Wednesday, September 07, 2005

Beacon No. 63: The Slide Stops

EUROPEAN PERCEPTIONS OF THE U.S. STABILIZE, BUT KATRINA HURTS THE U.S. IN CHINA'S EYES.


In "U.S. Fails to Mend Image in Europe" (no link), the Wall Street Journal's Marc Champion summarizes the state of European view of the U.S.:

An annual survey of opinion in 11 countries published today finds that, while the U.S.'s image is no longer sliding downward, Europeans feel no warmer toward the U.S. than they did a year ago, are no less hostile to U.S. global leadership and still disapprove overwhelmingly of the way Mr. Bush handles foreign policy.

"We found that, despite major efforts to repair relations, there is still a rift in how we view each other and the world," said Craig Kennedy, president of the German Marshall Fund, which conducted the survey of roughly 1,000 people in the U.S. and about 1,000 people in each of nine European Union countries, plus Turkey, in June.

See here for results of the Marshall Fund's Transatlantic Trends survey.

The Journal's Marc Champion says that even though the Bush administration has held out multiple olive branches to European nations and has increased cooperation with, say, France on getting Syria out of Lebanon, European opinion remains focused on the "bloodshed and instability in Iraq."

On the same page in today's Journal is Cui Rong, Zhou Yang and Kathy Chen's "Hurricane Response Dims Chinese View of the U.S." (no link). It ledes with:

The rosy view of the U.S. once held by many Chinese, already eroded by the 1999 U.S. bombing of the Chinese Embassy in Belgrade—which Washington maintains was an accident—and U.S. treatment of war-zone detainees and terrorist suspects, is fading further due to the fumbled response to Hurricane Katrina. ...

At least for now ... it is more a matter of disenchantment rather than disengagement. Zhang Weifeng, for example, always believed the U.S. government worked like a well-oiled machine. But after watching television footage of the post-Katrina chaos each night, the 28-year-old accountant sees the U.S. in a different light.

"I had thought this could only happen in developing countries," he says. In fact, "the U.S. government is not as powerful and efficient in critical moments as I have imagined."

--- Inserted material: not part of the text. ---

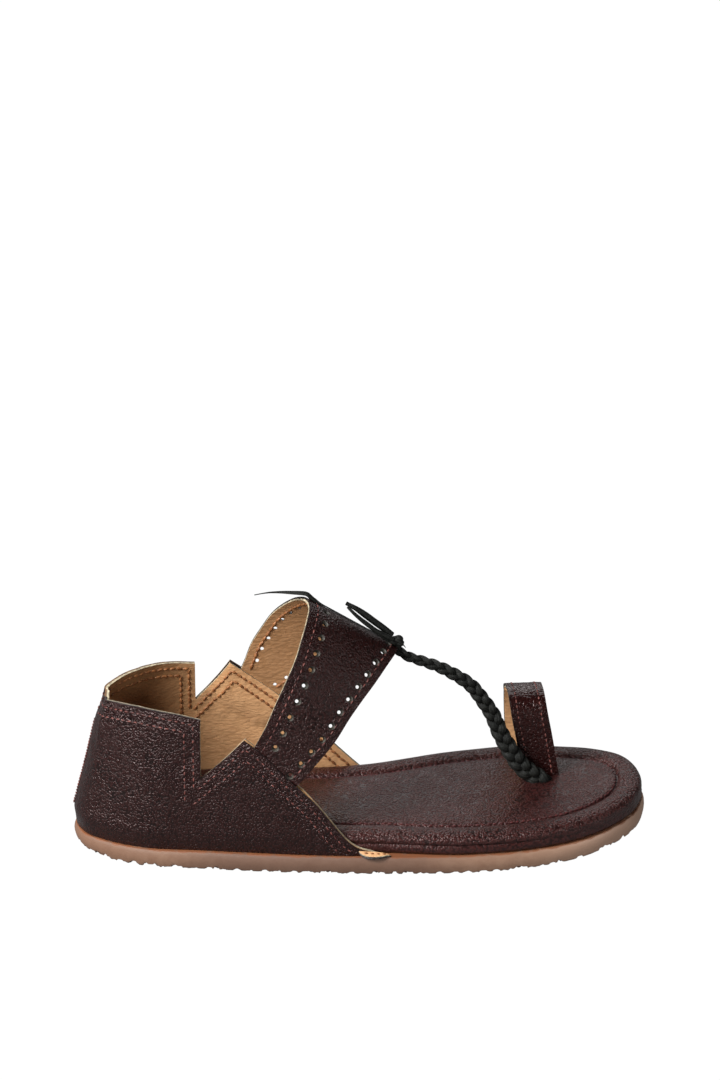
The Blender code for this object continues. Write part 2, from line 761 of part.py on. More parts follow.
def strap(name, grow, ends, slot):
    """Flat strap along the toe loop's line; grow widens it, ends lengthens it."""
    rows = [(row.x * LENGTH, row.y * WIDTH, row.z * HEIGHT, row.turn) for row in LOOP]
    line = np.array(rows)
    line[:, 2] += [spring(row[0]) if row[2] < 0.030 else 0.0 for row in rows]
    points = []
    for i, row in enumerate(line):
        before = line[max(i - 1, 0)][:3]
        after = line[min(i + 1, len(line) - 1)][:3]
        forward = (after - before) / np.linalg.norm(after - before)
        angle = math.radians(row[3])
        across = np.array((math.cos(angle), math.sin(angle), 0.0))
        across -= forward * np.dot(forward, across)
        across /= np.linalg.norm(across)
        up = np.cross(across, forward)
        centre = row[:3].copy()
        if i == 0:
            centre -= forward * ends[0]
        if i == len(line) - 1:
            centre += forward * ends[1]
        half = 0.5 * LOOP_WIDTH + grow
        thick = 0.5 * LOOP_THICK + grow
        for a, b in ((-half, -thick), (half, -thick), (half, thick), (-half, thick)):
            points.append(tuple(centre + across * a + up * b))
    faces = [(0, 1, 2, 3), tuple(len(points) - 4 + k for k in (3, 2, 1, 0))]
    for i in range(len(line) - 1):
        for k in range(4):
            m = (k + 1) % 4
            faces.append((4 * i + k, 4 * i + m, 4 * i + 4 + m, 4 * i + 4 + k))
    return add_object(name, points, faces, slot, 50.0)


def frames(line):
    """Forward, side and up of each point of a path that stays near one vertical plane."""
    out = []
    for i in range(len(line)):
        forward = line[min(i + 1, len(line) - 1)] - line[max(i - 1, 0)]
        forward = forward / np.linalg.norm(forward)
        side = np.array((0.0, 1.0, 0.0))
        side -= forward * np.dot(forward, side)
        side /= np.linalg.norm(side)
        out.append((forward, side, np.cross(side, forward)))
    return out


def tube(name, line, sections, slot, corner=60.0):
    """Closed body through sections, each a list of (side, up) offsets at one point."""
    points = []
    for centre, frame, section in zip(line, frames(line), sections):
        for a, b in section:
            points.append(tuple(centre + frame[1] * a + frame[2] * b))
    size = len(sections[0])
    faces = [tuple(range(size))[::-1], tuple(len(points) - size + k for k in range(size))]
    for i in range(len(line) - 1):
        for k in range(size):
            m = (k + 1) % size
            faces.append((size * i + k, size * i + m, size * i + size + m, size * i + size + k))
    return add_object(name, points, faces, slot, corner)


def plait_section(s, share, grow=0.0, angles=12):
    """Outline of three crossing strips, as the farthest reach of any strip."""
    half = 0.5 * (PLAIT_TOP + (PLAIT_BASE - PLAIT_TOP) * share ** 0.9)
    strip = half * 0.50
    swing = half - strip
    centres = []
    for k in range(3):
        phase = 2.0 * math.pi * (s / PLAIT_PITCH + k / 3.0)
        centres.append((math.sin(2.0 * phase) * swing * 0.42, math.sin(phase) * swing))
    section = []
    for k in range(angles):
        angle = 2.0 * math.pi * k / angles
        ray = np.array((math.cos(angle) * PLAIT_FLAT, math.sin(angle)))
        ray /= np.linalg.norm(ray)
        reach = 0.62 * half * (PLAIT_FLAT if abs(ray[0]) > 0.7 else 1.0)
        for centre in centres:
            middle = np.array(centre)
            along = np.dot(ray, middle)
            rest = strip * strip - np.dot(middle, middle) + along * along
            if rest > 0.0:
                reach = max(reach, along + math.sqrt(rest))
        section.append(tuple(ray * (reach + grow)))
    return section


# Toe loop, and the room that it needs in the footbed
loop_room = strap("loop_room", GAP, (GAP, 0.004), "footbed_leather")
combine(footbed, loop_room, "DIFFERENCE", 50.0)
toe_loop = strap("toe_loop", 0.0, (0.0, 0.0), "loop_leather")

# Toe braid: a tapered plait whose foot stands in the slit beside the loop
plait_knots = [(row.x * LENGTH, row.y * WIDTH, row.z * HEIGHT) for row in PLAIT]
plait_curve = curve(plait_knots, 8)
PLAIT_STEPS = 72
plait_line = spread(plait_curve, PLAIT_STEPS)
plait_length = arcs_of(plait_line)[-1]
room_line = plait_line[-22:].copy()
room_line[-1] += (room_line[-1] - room_line[-2]) / np.linalg.norm(room_line[-1] - room_line[-2]) * GAP
room_half = 0.5 * PLAIT_BASE + GAP
room_section = []
for k in range(12):
    angle = 2.0 * math.pi * k / 12
    room_section.append((math.cos(angle) * room_half * 0.80, math.sin(angle) * room_half * 1.04))
plait_room = tube("plait_room", room_line, [room_section] * len(room_line), "footbed_leather")
combine(footbed, plait_room, "DIFFERENCE", 50.0)
plait_sections = []
for i in range(PLAIT_STEPS + 1):
    share = i / PLAIT_STEPS
    plait_sections.append(plait_section(plait_length * share, share))
toe_braid = tube("toe_braid", plait_line, plait_sections, "plait_leather")


def thong(name, rows, steps, tip_share, taper_from):
    """Flat leather lace that tapers to a point at its free end."""
    line = spread(curve(rows, 8), steps)
    sections = []
    for i in range(steps + 1):
        full = 1.0 - (1.0 - tip_share) * smooth_step(taper_from, 1.0, i / steps)
        a = 0.5 * THONG_WIDTH * full
        b = 0.5 * THONG_THICK * full
        turns = [2.0 * math.pi * k / 8 for k in range(8)]
        sections.append([(a * math.cos(turn), b * math.sin(turn)) for turn in turns])
    return tube(name, line, sections, "thong_leather")


def placed(rows):
    """Path rows in metres."""
    return [(row.x * LENGTH, row.y * WIDTH, row.z * HEIGHT) for row in rows]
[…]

The three WSJ writers note that China's citizens may be ending a natural period of infatuation with the U.S. that began when China began embracing elements of capitalism:

... Liu Jinzhi, a professor of international relations at Peking University, points out that in the past 50 years, Chinese people's views have gone from one extreme to the other: Vilified under the Communist system, the U.S. has been idealized during the past two decades of market changes.

"I think now Chinese people are coming close to a true picture of the U.S.," Prof. Liu says. He adds that in the long run, the change in public opinion toward the U.S. could restrict Chinese leaders' [options] in making foreign policy" and pressure them to take tougher positions."

By controlling information flows into the country, the PRC leadership has been able to keep China's citizens on board with its foreign-policy initiatives. But now that increasing numbers of Chinese have routine, uncontrolled access to foreign media, those leaders are finding that opinion counts. Although China isn't close to being a democracy, its populace is evolving to the point where, as in the 19th and early 20th centuries, it will act as a veto on Chinese leaders' wishes. The power to say "no" to the government is still power, and I expect Chinese citizens will start using it in the next few years.